I’m not going to call myself a gardener yet…. But I would certainly love to be one.  Growing vegetables is my passion, and I am in good company with those of you who are right now planning for the spring, looking over seed catalogs and starting plants indoors and waiting impatiently for “all danger of frost is past” outside.

The truth is, I travel too much to be considered a proper gardener.  Living in a dry climate as we do, there is much need for regular watering, so I have to depend on others (mostly my very much appreciated son Matthew) to water everything while I’m gone.  Eventually, hand watering will be replaced by automatic watering systems – which we are adding slowly as we go. 

My goal in all of this is to improve the quality of the food we eat and to reduce the cost at the grocery store.  It’s also fun to grow unique things that are not offered in the stores, even if it turns out that you didn’t really like them (for instance, mouse melons – yuk, too many seeds).  It’s also a lot of fun to share unusual plants (like walking onions – thanks to Ray in Nevada!) and seeds (Australian blue pumpkins – thanks to Shari in Colorado!) and flower seeds (Hollyhocks – thanks to Anne Marie in California  – and dwarf Hollyhocks thanks to Rebie in Ohio!)
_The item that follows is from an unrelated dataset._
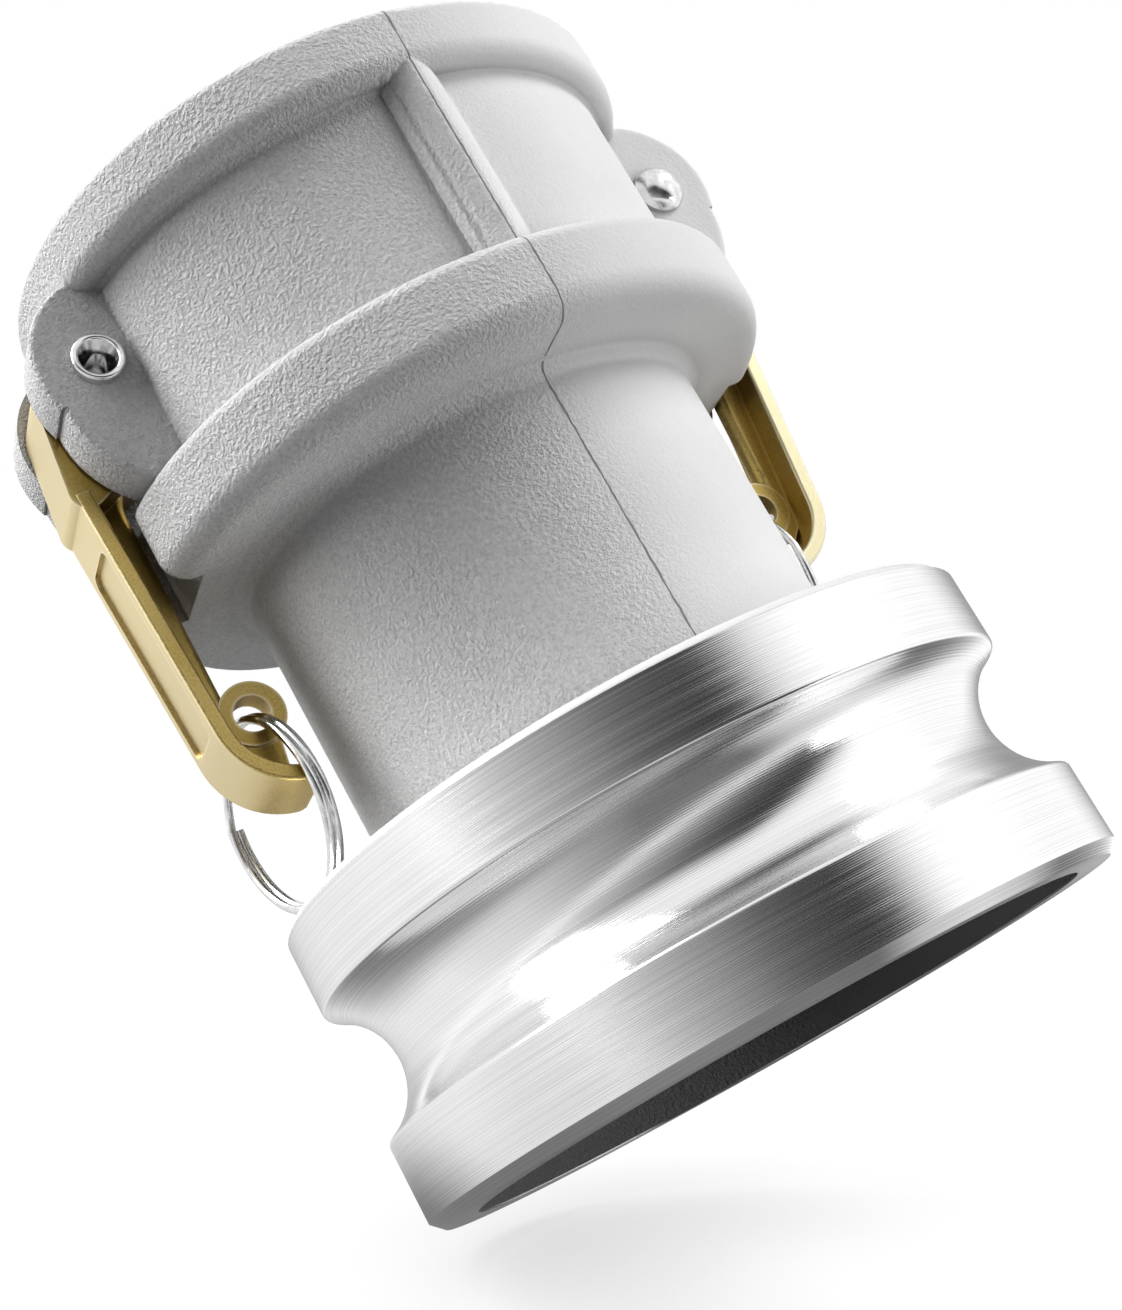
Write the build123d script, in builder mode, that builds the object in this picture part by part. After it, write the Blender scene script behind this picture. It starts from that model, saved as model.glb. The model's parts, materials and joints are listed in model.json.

Mouse Melon, aka Cukemelon aka Sour Gherkin – Looks Like a Tiny Watermelon, Tastes Like a Cucumber With Lime

I’m not sure which I enjoy more – the actual gardening (which I love very much) or sharing seeds and plants and advice from others who garden (which I also love very much).  I think both are healthy activities that I can look forward to doing full time during my retirement.  Most doctors agree that gardening is good exercise, but my doctor just rolled his eyes and shook his head when I asked him if my gardening counted as exercise, lol.

LaVerne Cohen asked me to post a picture of my UC-57 asparagus, developed to thrive in SoCal weather.  I bought 2 dozen 2-year bare root plants and put them in the ground last year.  I should be able to harvest some this year, there are already new shoots coming up and they look yummy!  I started with asparagus because that is one vegetable we buy and eat on a regular basis and is one of the more expensive vegetables to get at the store.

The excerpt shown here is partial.